Dealing with online payment fraud is an ongoing battle that necessitates keeping on top of new fraud trends and methods and constantly investing in technological innovation. While many merchants choose to have in-house teams or technology, others can’t or aren’t interested in making that investment. The right fraud prevention vendor can help merchants scale their business, expand into new markets and products, adopt new payment methods, and increase their sales, while offering better cost predictability and lowered risk at a lower investment of time and resources. 

Other prevention steps can include:

  • Stay up to date on current payment fraud trends: Hackers make it a point to stay current on all the latest cybercriminal trends. Understanding their tactics could help you stop them. 
  • Consider hiring an ethical hacker: These individuals have the same skill set as their “black hat” counterparts. Think of it as a “stress test” to protect your customers and prevent payment fraud.   
  • Install a password protocol: Asking customers to change passwords periodically may seem like an inconvenience, but it’s a security measure for their protection. Every change requires hackers to start over again.  
  • Write a privacy and security policy: Customers need reassurance that their transactions are safe. Write a privacy and security policy to explain what you’re doing in those areas. Post those policies on your site where customers can see the links and easily click on them for quick reference.  
  • Require a user login for purchases: This is a feature that sometimes confuses customers because it seems like they were logged out while browsing your site, but that’s not the case. Requiring an additional login before customers make the final purchase is a security measure. It ensures that the buyer didn’t simply pick up the real account holder’s mobile device and use auto-saved settings to run up their credit cards. 
  • Code your site with a timed user logout: Automatic logout closes the application if the user has been dormant for a specific period. Customers often leave their computer or mobile device and forget which apps they left open. Accidentally doing this in a public place leaves them vulnerable to identity thieves and online “shoplifters.”  

How can consumers protect themselves against payment fraud?
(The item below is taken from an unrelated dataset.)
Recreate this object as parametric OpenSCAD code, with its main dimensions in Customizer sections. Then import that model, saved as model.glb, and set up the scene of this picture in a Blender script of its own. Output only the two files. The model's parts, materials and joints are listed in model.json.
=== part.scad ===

Consumers should generally take caution online: change passwords often, shop with reputable vendors, avoid clicking on suspicious links, and track their purchases. Unfortunately, the vast majority of eCommerce consumers will fall victim to fraud at some point, despite their best efforts. At this point, consumers can:

  • Contact the seller. Any reputable business will have a customer support team dedicated to addressing such issues.
  • In the case of CNP fraud, consumers also have a time window (which can change from one card network to another) to file a chargeback for fraudulent transactions. 
  • Report the issue to their local authorities, such as the US Federal Trade Commission.